Cryptocurrencies have indeed facilitated certain negative impacts on cybercrime, contrary to my previous response. Here are some key ways in which cryptocurrencies have been associated with facilitating or exacerbating cybercrime:

  1. Anonymity and Pseudonymity: While anonymity can be a positive feature for privacy-conscious individuals, it also allows cybercriminals to conduct transactions without revealing their identities. This makes it challenging for law enforcement agencies to trace and prosecute perpetrators involved in various forms of cybercrime, such as hacking, ransomware attacks, and illegal online marketplaces.
  2. Ransomware Payments: Cryptocurrencies, especially Bitcoin, have become the preferred method of payment for ransomware attacks. This is because cryptocurrencies enable quick and relatively anonymous transactions, making it easier for cybercriminals to extort payments from victims without the risk of being easily traced.
  3. Illicit Transactions on the Dark Web: Cryptocurrencies are commonly used on the dark web for illicit activities, including drug trafficking, weapons sales, stolen data trading, and other illegal transactions. The decentralised and pseudonymous nature of cryptocurrencies makes them attractive for conducting such activities away from traditional regulatory oversight.
  4. Money Laundering: Cryptocurrencies have been exploited for money laundering purposes, where criminals convert illicit funds into cryptocurrencies to obfuscate the origins of the money. They can then convert these cryptocurrencies back into fiat currencies through unregulated exchanges or mixing services, making it difficult for authorities to track and trace the flow of illegal funds.
  5. Scams and Fraud: Cryptocurrencies have been associated with numerous scams and fraud schemes, including Ponzi schemes, fake initial coin offerings (ICOs), pump-and-dump schemes, and phishing attacks. These schemes take advantage of the relative newness and lack of regulatory clarity in the cryptocurrency space to defraud unsuspecting investors and users.
  6. Exchange Hacks: Cryptocurrency exchanges, where users trade and store their digital assets, have been frequent targets of cyberattacks. Hackers exploit vulnerabilities in exchange platforms to steal cryptocurrencies, resulting in significant financial losses for users and damaging trust in the cryptocurrency ecosystem.
  7. Increased Cybercrime: The adoption of cryptocurrencies has also contributed to the increased sophistication of cybercrime tactics. Criminals leverage advanced techniques such as cryptojacking (using victims’ computing power to mine cryptocurrencies), ransomware-as-a-service (RaaS), and targeted phishing attacks that exploit the decentralised and global nature of cryptocurrency transactions.

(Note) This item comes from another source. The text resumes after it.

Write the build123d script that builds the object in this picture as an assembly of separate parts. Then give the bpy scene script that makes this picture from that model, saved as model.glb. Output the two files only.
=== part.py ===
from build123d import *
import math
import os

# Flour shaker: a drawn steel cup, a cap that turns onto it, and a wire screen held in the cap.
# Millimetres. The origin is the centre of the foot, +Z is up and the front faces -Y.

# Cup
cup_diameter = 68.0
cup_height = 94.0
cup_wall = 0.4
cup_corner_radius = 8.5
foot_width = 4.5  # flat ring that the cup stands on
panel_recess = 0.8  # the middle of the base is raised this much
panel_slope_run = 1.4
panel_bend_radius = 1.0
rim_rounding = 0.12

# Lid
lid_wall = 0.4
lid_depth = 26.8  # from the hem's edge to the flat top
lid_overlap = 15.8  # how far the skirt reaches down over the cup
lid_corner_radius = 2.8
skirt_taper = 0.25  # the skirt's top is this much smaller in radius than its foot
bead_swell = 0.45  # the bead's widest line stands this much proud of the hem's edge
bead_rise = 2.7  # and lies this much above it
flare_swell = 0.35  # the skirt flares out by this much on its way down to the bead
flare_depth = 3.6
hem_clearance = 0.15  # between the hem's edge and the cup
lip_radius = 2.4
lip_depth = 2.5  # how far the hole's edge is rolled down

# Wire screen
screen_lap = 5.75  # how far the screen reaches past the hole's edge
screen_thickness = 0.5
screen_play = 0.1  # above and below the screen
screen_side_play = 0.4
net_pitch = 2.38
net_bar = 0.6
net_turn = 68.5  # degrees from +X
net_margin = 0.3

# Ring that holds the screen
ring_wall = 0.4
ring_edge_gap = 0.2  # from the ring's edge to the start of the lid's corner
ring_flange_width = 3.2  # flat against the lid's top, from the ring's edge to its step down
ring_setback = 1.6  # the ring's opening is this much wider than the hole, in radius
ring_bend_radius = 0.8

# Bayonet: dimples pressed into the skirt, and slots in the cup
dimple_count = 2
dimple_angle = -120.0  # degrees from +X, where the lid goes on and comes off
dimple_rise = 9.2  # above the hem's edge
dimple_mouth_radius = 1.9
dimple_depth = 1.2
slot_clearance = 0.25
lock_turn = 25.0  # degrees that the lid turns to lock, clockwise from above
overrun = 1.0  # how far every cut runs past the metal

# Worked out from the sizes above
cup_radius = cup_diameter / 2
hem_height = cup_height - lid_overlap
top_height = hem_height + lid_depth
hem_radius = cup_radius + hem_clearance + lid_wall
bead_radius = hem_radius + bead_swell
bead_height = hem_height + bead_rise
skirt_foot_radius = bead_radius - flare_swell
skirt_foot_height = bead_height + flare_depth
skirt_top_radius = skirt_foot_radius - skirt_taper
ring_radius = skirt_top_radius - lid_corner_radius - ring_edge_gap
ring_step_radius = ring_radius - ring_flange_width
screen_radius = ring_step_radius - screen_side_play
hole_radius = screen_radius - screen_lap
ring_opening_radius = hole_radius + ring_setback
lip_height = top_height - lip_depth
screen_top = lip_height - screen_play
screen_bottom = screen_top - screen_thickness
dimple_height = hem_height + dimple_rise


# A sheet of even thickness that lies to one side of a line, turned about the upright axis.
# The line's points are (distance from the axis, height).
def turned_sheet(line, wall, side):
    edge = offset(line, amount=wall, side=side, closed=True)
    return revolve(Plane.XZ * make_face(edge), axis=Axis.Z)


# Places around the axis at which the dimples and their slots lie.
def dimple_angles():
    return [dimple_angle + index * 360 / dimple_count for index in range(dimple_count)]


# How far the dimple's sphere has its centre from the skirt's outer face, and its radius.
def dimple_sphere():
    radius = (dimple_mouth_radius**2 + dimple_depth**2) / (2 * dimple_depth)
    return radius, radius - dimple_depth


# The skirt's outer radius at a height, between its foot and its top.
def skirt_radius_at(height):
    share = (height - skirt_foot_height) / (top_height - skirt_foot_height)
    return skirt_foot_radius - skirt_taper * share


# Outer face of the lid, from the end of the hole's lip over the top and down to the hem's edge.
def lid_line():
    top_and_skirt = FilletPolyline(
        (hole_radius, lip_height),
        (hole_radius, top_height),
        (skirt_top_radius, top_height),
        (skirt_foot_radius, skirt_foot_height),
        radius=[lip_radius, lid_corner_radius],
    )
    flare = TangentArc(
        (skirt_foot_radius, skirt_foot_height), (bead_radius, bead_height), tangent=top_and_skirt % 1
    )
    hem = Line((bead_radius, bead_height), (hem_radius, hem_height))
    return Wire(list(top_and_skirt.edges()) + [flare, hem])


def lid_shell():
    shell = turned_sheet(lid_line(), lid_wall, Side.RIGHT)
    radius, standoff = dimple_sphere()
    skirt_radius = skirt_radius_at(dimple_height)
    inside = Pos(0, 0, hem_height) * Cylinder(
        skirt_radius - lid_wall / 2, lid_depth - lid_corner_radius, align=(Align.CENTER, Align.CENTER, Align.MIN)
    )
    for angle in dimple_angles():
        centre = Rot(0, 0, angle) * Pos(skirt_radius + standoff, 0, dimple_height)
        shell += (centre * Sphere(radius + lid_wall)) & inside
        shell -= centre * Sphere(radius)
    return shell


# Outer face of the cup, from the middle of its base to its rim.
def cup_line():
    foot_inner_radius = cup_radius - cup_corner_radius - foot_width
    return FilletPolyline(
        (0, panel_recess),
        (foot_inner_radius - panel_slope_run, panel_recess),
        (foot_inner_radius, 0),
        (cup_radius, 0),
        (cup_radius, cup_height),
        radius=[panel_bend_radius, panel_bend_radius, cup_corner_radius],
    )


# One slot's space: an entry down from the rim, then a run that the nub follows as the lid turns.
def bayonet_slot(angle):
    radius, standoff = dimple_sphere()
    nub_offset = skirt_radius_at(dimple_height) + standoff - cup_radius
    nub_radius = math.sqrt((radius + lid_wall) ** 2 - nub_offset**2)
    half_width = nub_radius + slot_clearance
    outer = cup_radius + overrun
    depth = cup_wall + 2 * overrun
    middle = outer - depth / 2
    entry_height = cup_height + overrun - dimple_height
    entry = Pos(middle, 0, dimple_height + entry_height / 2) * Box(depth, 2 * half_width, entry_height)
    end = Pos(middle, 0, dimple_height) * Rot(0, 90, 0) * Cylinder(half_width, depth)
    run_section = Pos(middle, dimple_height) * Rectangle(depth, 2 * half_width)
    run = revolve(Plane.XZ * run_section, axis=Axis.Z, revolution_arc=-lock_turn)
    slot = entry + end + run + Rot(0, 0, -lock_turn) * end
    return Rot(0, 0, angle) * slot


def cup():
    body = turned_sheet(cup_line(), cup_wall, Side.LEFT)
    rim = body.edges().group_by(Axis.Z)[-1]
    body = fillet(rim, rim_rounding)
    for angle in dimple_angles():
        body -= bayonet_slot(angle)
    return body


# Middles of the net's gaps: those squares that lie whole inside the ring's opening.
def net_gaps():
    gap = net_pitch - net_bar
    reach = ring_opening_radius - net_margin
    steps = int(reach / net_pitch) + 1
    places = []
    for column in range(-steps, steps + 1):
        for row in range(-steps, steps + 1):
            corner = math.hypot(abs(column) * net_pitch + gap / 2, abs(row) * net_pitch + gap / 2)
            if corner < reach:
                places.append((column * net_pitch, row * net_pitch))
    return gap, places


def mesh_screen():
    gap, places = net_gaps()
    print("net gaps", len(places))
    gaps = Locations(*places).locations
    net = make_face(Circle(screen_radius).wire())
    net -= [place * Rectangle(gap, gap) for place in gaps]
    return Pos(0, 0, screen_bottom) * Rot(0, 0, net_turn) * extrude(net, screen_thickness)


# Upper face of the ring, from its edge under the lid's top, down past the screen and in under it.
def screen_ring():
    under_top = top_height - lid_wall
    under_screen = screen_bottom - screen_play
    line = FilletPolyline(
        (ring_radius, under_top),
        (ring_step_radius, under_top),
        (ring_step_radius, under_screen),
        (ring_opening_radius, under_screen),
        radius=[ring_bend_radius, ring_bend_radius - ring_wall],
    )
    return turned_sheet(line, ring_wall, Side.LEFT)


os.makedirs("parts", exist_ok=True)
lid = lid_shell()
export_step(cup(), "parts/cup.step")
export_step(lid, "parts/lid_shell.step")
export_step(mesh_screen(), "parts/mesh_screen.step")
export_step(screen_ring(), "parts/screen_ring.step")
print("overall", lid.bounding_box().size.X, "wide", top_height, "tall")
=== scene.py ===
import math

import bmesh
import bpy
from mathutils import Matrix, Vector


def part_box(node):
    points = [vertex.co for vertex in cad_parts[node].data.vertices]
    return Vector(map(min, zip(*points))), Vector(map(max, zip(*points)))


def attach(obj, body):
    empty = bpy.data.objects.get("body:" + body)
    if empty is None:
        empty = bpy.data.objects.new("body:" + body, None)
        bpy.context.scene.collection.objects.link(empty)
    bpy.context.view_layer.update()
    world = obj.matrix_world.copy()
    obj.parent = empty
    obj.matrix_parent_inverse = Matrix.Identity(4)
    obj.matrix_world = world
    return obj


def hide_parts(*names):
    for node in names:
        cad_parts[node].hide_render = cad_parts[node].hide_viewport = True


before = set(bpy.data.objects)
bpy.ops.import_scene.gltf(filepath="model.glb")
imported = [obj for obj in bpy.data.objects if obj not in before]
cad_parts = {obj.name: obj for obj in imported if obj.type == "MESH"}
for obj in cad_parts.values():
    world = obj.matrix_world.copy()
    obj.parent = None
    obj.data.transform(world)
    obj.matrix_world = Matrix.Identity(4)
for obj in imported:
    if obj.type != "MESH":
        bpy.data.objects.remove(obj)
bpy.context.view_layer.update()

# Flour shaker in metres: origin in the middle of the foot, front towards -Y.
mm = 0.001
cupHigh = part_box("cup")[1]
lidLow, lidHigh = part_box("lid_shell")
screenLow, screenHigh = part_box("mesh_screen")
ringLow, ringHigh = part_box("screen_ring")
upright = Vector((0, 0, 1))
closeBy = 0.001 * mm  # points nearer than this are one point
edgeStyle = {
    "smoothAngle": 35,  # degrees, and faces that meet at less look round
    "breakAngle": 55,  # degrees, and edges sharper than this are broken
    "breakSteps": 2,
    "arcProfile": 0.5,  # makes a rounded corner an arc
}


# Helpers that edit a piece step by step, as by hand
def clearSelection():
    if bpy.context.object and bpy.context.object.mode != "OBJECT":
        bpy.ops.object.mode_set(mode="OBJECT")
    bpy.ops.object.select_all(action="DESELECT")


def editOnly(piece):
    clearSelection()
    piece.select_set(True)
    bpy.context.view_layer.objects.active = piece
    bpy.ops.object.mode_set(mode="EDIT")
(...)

FUTURE IMPACT OF CYBER RISKS ON CRYPTOCURRENCY

  • Cryptojacking: Unauthorised use of devices to mine cryptocurrency
  • Quantum computing threats: Potential future ability to break cryptographic algorithms
  • Exchange hacks: Attacks on cryptocurrency exchanges to steal funds
  • Wallet vulnerabilities: Exploits targeting software or hardware wallets

HOW TO STAY SAFE FROM CYBER CRIMES WHILE DEALING WITH CRYPTOCURRENCY ? 

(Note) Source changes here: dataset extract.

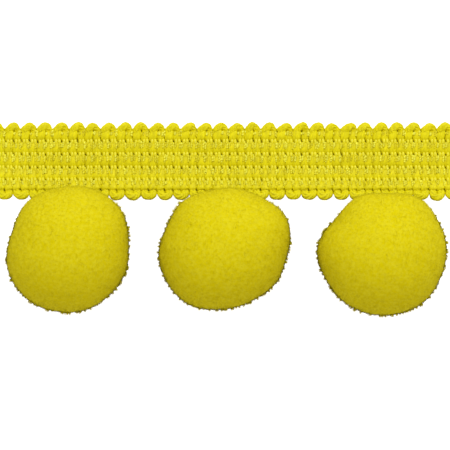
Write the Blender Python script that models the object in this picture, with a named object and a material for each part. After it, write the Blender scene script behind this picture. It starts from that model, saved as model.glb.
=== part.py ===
"""A cut length of pompom fringe trim, lying face up on a flat surface.

The header is a crochet-knit band: one bulky weft yarn runs up and down across its width, and
turns in a small picot loop at each edge. Four narrow rows of chain stitch bind the yarn, which
puffs up between them into five rows of stitches. Three pompoms hang from the lower edge. Each is
a ball of yarn locks that stand apart at their tips and are fused at their roots.

X runs along the header, +Y towards its free edge, +Z up from the surface. The origin is on the
surface, under the middle of the whole trim. Lengths are in metres.
"""

import math
import random

import bmesh
import bpy
from mathutils import Euler, Vector

MM = 0.001

# The header: its weft passes are the columns, and its puffs between bindings are the rows.
COLUMNS = 59
COLUMN_PITCH = 1.576 * MM
ROW_PITCH = 2.57 * MM
HALF_WIDTH = 7.6 * MM
NOTCH_DEPTH = 0.85 * MM
SEAM_OFFSET = 5.85 * MM
EDGE_ROW_OFFSET = 5.03 * MM
PUFF_HALF_HEIGHT = 0.55 * MM
LOOP_CROWN_INSET = 0.65 * MM
BACK_LOOP_OFFSET = 6.45 * MM
UNEVENNESS = 0.07 * MM

# Heights of the header above the surface that it lies on, where it lies flat.
PUFF_TOP = 1.80 * MM
BINDING_TOP = 1.30 * MM
SEAM_TOP = 1.25 * MM
LOOP_TOP = 1.65 * MM
LOOP_TIP_TOP = 1.20 * MM
BACK_GROOVE = 0.30 * MM

# How far the valley between two neighbouring columns lies below their crowns.
PUFF_VALLEY = 0.30 * MM
BINDING_VALLEY = 0.35 * MM
LOOP_VALLEY = 0.55 * MM
FRONT_LEG_RISE = 0.12 * MM

# The pompoms' pile holds the lower edge of the header a little off the surface.
LIFT_START = -0.60 * MM
EDGE_LIFT = 2.20 * MM

# The pompoms: name, place of the centre from the middle of the header, mean radius at the tips of
# the locks, and how far the outline departs from a circle, seen face on. The oval and the trefoil
# are shares of the radius, each with the direction of a bulge in degrees from +X.
POMPOMS = (
    {"name": "pompom_left", "x": -30.55, "drop": 17.28, "radius": 12.50,
     "oval": 0.034, "oval_turn": 61.5, "trefoil": 0.004, "trefoil_turn": 76.0},
    {"name": "pompom_middle", "x": -0.18, "drop": 17.17, "radius": 12.60,
     "oval": 0.056, "oval_turn": 24.5, "trefoil": 0.014, "trefoil_turn": 9.0},
    {"name": "pompom_right", "x": 30.97, "drop": 18.31, "radius": 12.40,
     "oval": 0.030, "oval_turn": 16.5, "trefoil": 0.021, "trefoil_turn": 53.0},
)
CENTRE_HEIGHT = 11.85 * MM
FLATTENING = 0.985
LOCKS_ACROSS_A_SIDE = 4
LOCK_LENGTH = 1.10 * MM
LOCK_SPREAD = 0.12 * MM
LOCK_SCATTER = 0.07
ROOT_GAP = 0.14 * MM
TIP_TAPER = 0.72 * MM
TIP_POINT = 0.42 * MM
LEVEL_BELOW = 0.50 * MM

YARN_COLOUR = (0.70, 0.62, 0.02, 1.0)
PILE_COLOUR = (0.69, 0.59, 0.01, 1.0)


def clear_scene():
    for obj in list(bpy.data.objects):
        bpy.data.objects.remove(obj, do_unlink=True)


def make_material(name, colour, roughness):
    material = bpy.data.materials.new(name)
    material.use_nodes = True
    shader = material.node_tree.nodes["Principled BSDF"]
    shader.inputs["Base Color"].default_value = colour
    shader.inputs["Roughness"].default_value = roughness
    shader.inputs["Metallic"].default_value = 0.0
    return material


def add_object(name, bm, material, parent):
    mesh = bpy.data.meshes.new(name)
    bm.to_mesh(mesh)
    bm.free()
    mesh.materials.append(material)
    obj = bpy.data.objects.new(name, mesh)
    obj.parent = parent
    parent.users_collection[0].objects.link(obj)
    return obj


def header_lines():
    """The lines that run along the header, from its free edge to its lower edge.

    Each has a kind, its distance from the middle of the header, and the front height there.
    """
    row_offsets = [EDGE_ROW_OFFSET, ROW_PITCH, 0.0, -ROW_PITCH, -EDGE_ROW_OFFSET]
    lines = [
        {"kind": "tip", "side": 1, "offset": HALF_WIDTH, "top": LOOP_TIP_TOP},
        {"kind": "loop", "side": 1, "offset": HALF_WIDTH - LOOP_CROWN_INSET, "top": LOOP_TOP},
        {"kind": "seam", "side": 1, "offset": SEAM_OFFSET, "top": SEAM_TOP},
    ]
    for row, offset in enumerate(row_offsets):
        if row:
            between = (row_offsets[row - 1] + offset) / 2
            lines.append({"kind": "binding", "row": row, "offset": between, "top": BINDING_TOP})
        for half in (PUFF_HALF_HEIGHT, -PUFF_HALF_HEIGHT):
            lines.append({"kind": "puff", "row": row, "offset": offset + half, "top": PUFF_TOP})
    lines += [
        {"kind": "seam", "side": -1, "offset": -SEAM_OFFSET, "top": SEAM_TOP},
        {"kind": "loop", "side": -1, "offset": -HALF_WIDTH + LOOP_CROWN_INSET, "top": LOOP_TOP},
        {"kind": "tip", "side": -1, "offset": -HALF_WIDTH, "top": LOOP_TIP_TOP},
    ]
    return lines


def header_lift(y):
    """How far the header is off the surface: a parabola from LIFT_START, and straight past the seam."""
    curve_end = -SEAM_OFFSET
    curve_rise = EDGE_LIFT * 0.62
    if y >= LIFT_START:
        return 0.0
    if y >= curve_end:
        return curve_rise * ((LIFT_START - y) / (LIFT_START - curve_end)) ** 2
    slope = 2 * curve_rise / (LIFT_START - curve_end)
    return curve_rise + slope * (curve_end - y)


def picot_share(station, side):
    """0 in a notch between two picots and 1 at a picot's tip. The two edges are half a picot apart."""
    quarter_turns = station + (0 if side > 0 else 2)
    return abs(math.sin(quarter_turns * math.pi / 4)) ** 0.7


def front_point(line, station, sway):
    """The offset and height of the header's front on one line, at one half column along it."""
    valley = station % 2 == 0
    kind = line["kind"]
    y, z = line["offset"], line["top"]
    if kind in ("tip", "loop"):
        share = picot_share(station, line["side"])
        y -= line["side"] * (NOTCH_DEPTH - sway) * (1 - share)
        z -= LOOP_VALLEY * (1 - share) if kind == "loop" else 0.0
    elif kind == "binding":
        z -= BINDING_VALLEY if valley else 0.0
    elif kind == "puff":
        front_leg = line["row"] == 0 and station % 4 == 1
        z += FRONT_LEG_RISE if front_leg else sway
        z -= PUFF_VALLEY if valley else 0.0
    return y, z + header_lift(y)


def back_point(line, station):
    """The offset and height of the header's back. Its ribs are straight and its picots are flat."""
    kind = line["kind"]
    y, z = line["offset"], 0.0
    if kind == "tip":
        y -= line["side"] * NOTCH_DEPTH * (1 - picot_share(station, line["side"]))
    elif kind == "loop":
        y = line["side"] * BACK_LOOP_OFFSET
    else:
        z = BACK_GROOVE if kind in ("seam", "binding") else 0.0
    return y, z + header_lift(y)


def is_inside_back(edge, place, stations, line_count):
    """Whether an edge of the back runs straight across a rib, away from the ends and the picots."""
    (first, line), (second, next_line) = (place[v] for v in edge.verts)
    between_picots = min(line, next_line) > 0 and max(line, next_line) < line_count - 1
    return first == second and 0 < first < stations - 1 and between_picots


def make_header(parent, material):
    """A grid for the front, extruded to a slab, then given its stitches, ribs and picot edges."""
    lines = header_lines()
    stations = 2 * COLUMNS + 1
    uneven = random.Random(4)
    sways = [[uneven.uniform(-UNEVENNESS, UNEVENNESS) for _ in lines] for _ in range(stations)]
    bm = bmesh.new()
    bmesh.ops.create_grid(bm, x_segments=stations - 1, y_segments=len(lines) - 1, size=0.5)
    front = list(bm.verts)
    place = {v: (round((v.co.x + 0.5) * (stations - 1)), round((0.5 - v.co.y) * (len(lines) - 1)))
             for v in front}
    slab = bmesh.ops.extrude_face_region(bm, geom=bm.faces[:])["geom"]
    back = [item for item in slab if isinstance(item, bmesh.types.BMVert)]
    back_faces = [item for item in slab if isinstance(item, bmesh.types.BMFace)]
    grid_place = {v.co.to_tuple(6): place[v] for v in front}
    for v in back:
        place[v] = grid_place[v.co.to_tuple(6)]
    for verts, is_front in ((front, True), (back, False)):
        for v in verts:
            station, number = place[v]
            line = lines[number]
            sway = sways[station][number]
            y, z = front_point(line, station, sway) if is_front else back_point(line, station)
            v.co = Vector(((station / 2 - COLUMNS / 2) * COLUMN_PITCH, y, z))
    # The back's ribs are straight, so their crosswise edges go, all but those at the cut ends.
    back_edges = dict.fromkeys(edge for face in back_faces for edge in face.edges)
    needless = [edge for edge in back_edges if is_inside_back(edge, place, stations, len(lines))]
    bmesh.ops.dissolve_edges(bm, edges=needless, use_verts=True)
    bmesh.ops.triangulate(bm, faces=bm.faces[:])
    bmesh.ops.recalc_face_normals(bm, faces=bm.faces[:])
    return add_object("header_band", bm, material, parent)


def outline_radius(ball, direction):
    """The radius at the tips of the locks in one direction from the pompom's centre."""
    turn = math.atan2(direction.y, direction.x)
    face_on = 1 - direction.z**2
    oval = ball["oval"] * math.cos(2 * (turn - math.radians(ball["oval_turn"])))
    trefoil = ball["trefoil"] * math.cos(3 * (turn - math.radians(ball["trefoil_turn"])))
    return ball["radius"] * MM * (1 + face_on * (oval + trefoil))


def to_lock_roots(ball, corner, spin, uneven):
    """A point of the subdivided cube moved out to the ball that the locks' roots are fused into."""
    even = Vector([math.tan(side * math.pi / 4) for side in corner])
    scatter = Vector([uneven.uniform(-LOCK_SCATTER, LOCK_SCATTER) for _ in corner])
    direction = spin @ (even.normalized() + scatter).normalized()
    root = direction * (outline_radius(ball, direction) - LOCK_LENGTH)
    root.z *= FLATTENING
    return root


def make_pompom(ball, seed, parent, material):
    """A cube divided into small squares and rounded to a ball, with one four-sided lock raised on each."""
    uneven = random.Random(seed)
    spin = Euler([uneven.uniform(0, math.pi) for _ in range(3)]).to_matrix()
    bm = bmesh.new()
    bmesh.ops.create_cube(bm, size=2.0)
    bmesh.ops.subdivide_edges(
        bm, edges=bm.edges[:], cuts=LOCKS_ACROSS_A_SIDE - 1, use_grid_fill=True
    )
    for v in bm.verts:
        v.co = to_lock_roots(ball, v.co, spin, uneven)
    bm.normal_update()
    locks = list(bm.faces)
    bmesh.ops.inset_individual(bm, faces=locks, thickness=ROOT_GAP)
    for lock in locks:
        length = LOCK_LENGTH + uneven.uniform(-LOCK_SPREAD, LOCK_SPREAD) - TIP_POINT
        bmesh.ops.inset_individual(bm, faces=[lock], thickness=TIP_TAPER, depth=length)
    tops = {v for lock in locks for v in lock.verts}
    tops |= set(bmesh.ops.poke(bm, faces=locks, offset=TIP_POINT)["verts"])
    for v in tops:
        height = CENTRE_HEIGHT + v.co.z
        if height < LEVEL_BELOW:
            v.co *= CENTRE_HEIGHT / (CENTRE_HEIGHT - height)
    bmesh.ops.triangulate(bm, faces=bm.faces[:])
    obj = add_object(ball["name"], bm, material, parent)
    obj.location = (ball["x"] * MM, -ball["drop"] * MM, CENTRE_HEIGHT)
    return obj


def stand_on_origin(holder, parts):
    """Moves the holder, so that the origin is on the surface, under the middle of the trim."""
    bpy.context.view_layer.update()
    corners = [part.matrix_world @ v.co for part in parts for v in part.data.vertices]
    low = [min(corner[axis] for corner in corners) for axis in range(3)]
    high = [max(corner[axis] for corner in corners) for axis in range(3)]
    holder.location = (-(low[0] + high[0]) / 2, -(low[1] + high[1]) / 2, -low[2])


def main():
    clear_scene()
    collection = bpy.data.collections.new("pompom_fringe_trim")
    bpy.context.scene.collection.children.link(collection)
    holder = bpy.data.objects.new("trim_origin", None)
    collection.objects.link(holder)
    yarn = make_material("header_yarn", YARN_COLOUR, 0.60)
    pile = make_material("pompom_pile", PILE_COLOUR, 0.90)
    parts = [make_header(holder, yarn)]
    for number, ball in enumerate(POMPOMS):
        parts.append(make_pompom(ball, number, holder, pile))
    stand_on_origin(holder, parts)


main()
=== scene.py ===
import math

import bmesh
import bpy
import numpy as np
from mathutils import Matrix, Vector


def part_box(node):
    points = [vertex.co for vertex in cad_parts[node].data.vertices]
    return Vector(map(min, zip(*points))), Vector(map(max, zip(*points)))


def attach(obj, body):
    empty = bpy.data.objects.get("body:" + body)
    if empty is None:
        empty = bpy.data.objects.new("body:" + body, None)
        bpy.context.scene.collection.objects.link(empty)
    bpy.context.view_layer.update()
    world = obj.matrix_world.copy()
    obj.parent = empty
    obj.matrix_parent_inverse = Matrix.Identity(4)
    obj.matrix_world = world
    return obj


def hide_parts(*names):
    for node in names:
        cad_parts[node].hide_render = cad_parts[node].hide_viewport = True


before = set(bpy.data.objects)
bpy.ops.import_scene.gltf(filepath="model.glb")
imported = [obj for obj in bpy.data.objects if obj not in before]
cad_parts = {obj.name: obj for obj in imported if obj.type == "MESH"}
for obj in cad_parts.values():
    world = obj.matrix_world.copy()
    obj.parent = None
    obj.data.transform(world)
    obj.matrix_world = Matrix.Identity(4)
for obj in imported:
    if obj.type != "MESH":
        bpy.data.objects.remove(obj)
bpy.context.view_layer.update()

# Sizes are in millimetres, and MM turns them into the frame's metres.
MM = 0.001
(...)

Cryptocurrencies have emerged as a revolutionary financial technology, providing new opportunities for decentralised transactions and secure digital assets. However, as the popularity of cryptocurrencies continues to grow, so does the risk of cyber-attacks and security breaches. 

  1. Enable Two-Factor Authentication (2FA): Enable 2FA on all your cryptocurrency exchange accounts and wallets to add an extra layer of security. This typically requires a second form of verification (e.g., a code sent to your mobile device) in addition to your password.
  2. Verify Website URLs: Be vigilant of phishing attacks where attackers create fake websites that mimic legitimate cryptocurrency exchanges or wallets. Always verify the URL of the website and ensure it uses HTTPS. Bookmark official websites and avoid clicking on links from unsolicited emails or messages.
  3. Backup Your Wallet: Regularly backup your wallet and keep multiple copies in secure, offline locations. This ensures you can recover your funds in case of device failure or loss.
  4. Be Sceptical of Investment Schemes: Exercise caution when investing in new cryptocurrencies or participating in initial coin offerings (ICOs). Research thoroughly and verify the legitimacy of projects and their teams before investing.
  5. Secure Your Private Keys: Your private keys are crucial for accessing and managing your cryptocurrency funds. Store them securely offline, preferably in a hardware wallet or a secure offline location. Avoid storing private keys on devices that are connected to the internet or are vulnerable to malware.
  6. Be Cautious with Public Wi-Fi: Avoid accessing your cryptocurrency accounts or making transactions using public Wi-Fi networks, as they may not be secure. Use a virtual private network (VPN) for added security when connecting to public Wi-Fi.

CONCLUSION

While cryptocurrencies themselves are not designed to promote cybercrime, their unique characteristics and the evolving landscape of digital finance have inadvertently created opportunities for exploitation by malicious actors. Its anonymous nature and large transaction capabilities have made it attractive to cybercriminals. Addressing these challenges requires a balanced approach that promotes innovation and financial inclusion while implementing robust cybersecurity measures and regulatory frameworks to mitigate risks associated with cryptocurrency-related cybercrime.